All engravings are processed line by line, from bottom to top. The system may cluster objects and process them separately from each other to improve overall job duration by reducing 'empty runs' where the laser stays off while moving around.

Recommended (default): Clusters are processed successively and each cluster is processed line by line. This option reduces 'empty runs' while giving the best precision.

Basic: No clustering at all, the engravings are processed line by line. In this mode the laserhead may have many 'empty runs' making the overall duration longer, but the precision is not compromised. Use this option as a fallback if you are experiencing issues with the other options.

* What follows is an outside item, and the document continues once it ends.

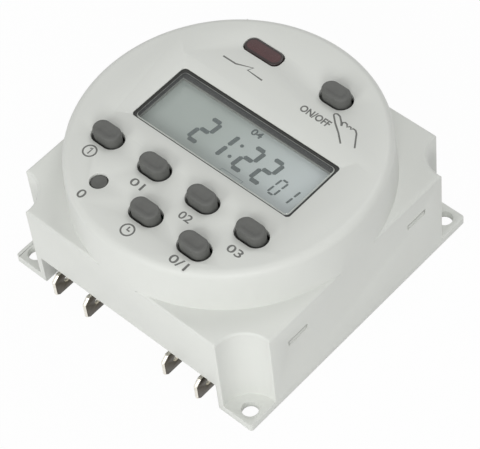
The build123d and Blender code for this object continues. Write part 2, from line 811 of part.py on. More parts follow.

Always use basic mode for designs like photographs or long texts.

9. Dithering:

Dithering converts the laser file in black and white pixels (not in grey scale values!). We recommend using this option for materials which cannot be engraved in grey scale.

We recommend to dither your file with the mr beam software and not with your own graphic program, otherwise you won't be able to scale it without destroying the dithering effect. 

10. Progressive Cut:

This setting slows down the laser head progressively/linearly with each subsequent pass (e.g.: 3 passes, pass 1: 500 mm/min, pass 2: 400 mm/min, pass 3: 300 mm/min). The Mr Beam regulates the deceleration by itself, you don't have to do anything else than to check the box in the software. Thus, the laser impact on the material is increased the deeper the laser light penetrates into the material. This might be helpful if you are struggling to cut through a material, even when using many passes. Depending on the design, this might save time by making it possible to reduce passes, and can also reduce burn marks.